Köln – Im Vorbereitungsgespräch sagte Ramon Ademes, er müsse nun zunächst für eine Woche nach „Malle“, dort stünden ein paar Auftritte als „Die Kölsche Kraat“ an. So ergibt sich die erste Frage von selbst.
Wie war’s auf Malle?
Anstrengend. (lacht) Der ganze Alkohol, die Feierleute, lange Nächte.
Waren Ihre Gigs gut besucht?
Der Bierkönig war rappelvoll. Im Krümels Stadl am anderen Tag war weniger los, aber ich kam trotzdem gut an da.
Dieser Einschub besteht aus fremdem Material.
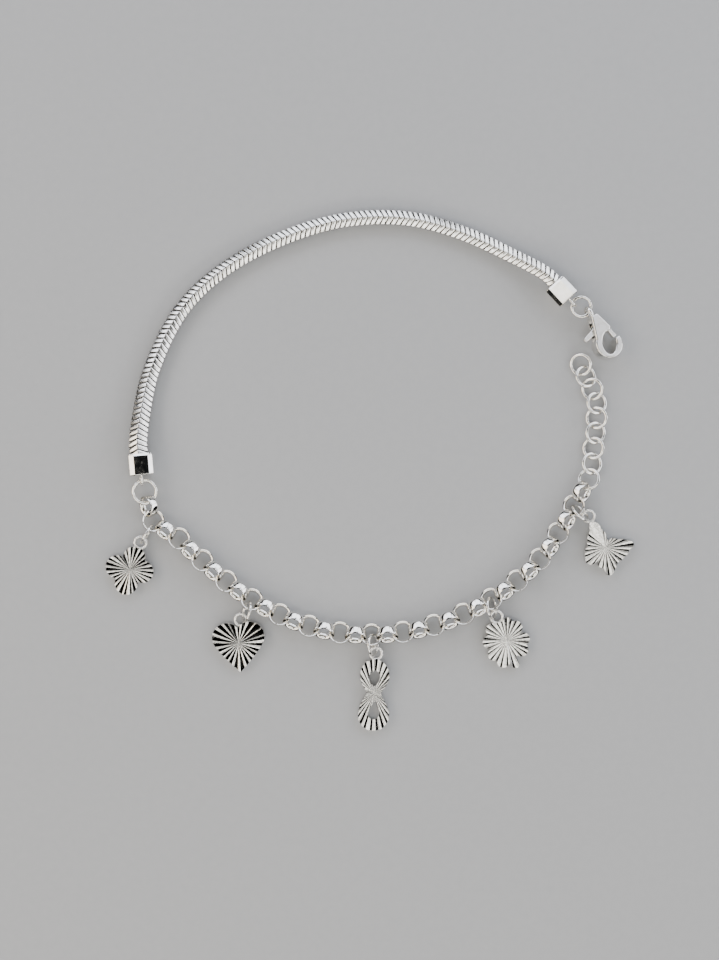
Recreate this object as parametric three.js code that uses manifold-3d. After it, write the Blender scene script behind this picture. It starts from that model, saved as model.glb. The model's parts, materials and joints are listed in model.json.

Wie kommt man an solche Auftritte?
Durch Vitamin B: Ich kenne jemanden, der die Betreiber gut kennt. Ich singe immer live, die Musik ist Playback. Ich kann von mir sagen, dass ich jedes Publikum kriege, auch wenn meine Lieder nicht unter die Gürtellinie gehen. Als Türsteher will ich das vermeiden.
Türsteher sind die, die entscheiden, welcher Dealer reindarf.
Das sagen Sie! Das mag es woanders geben, will ich nicht abstreiten. Aber in unseren Läden, nehmen wir die Wiener Steffie in der Altstadt, ist das kein Thema.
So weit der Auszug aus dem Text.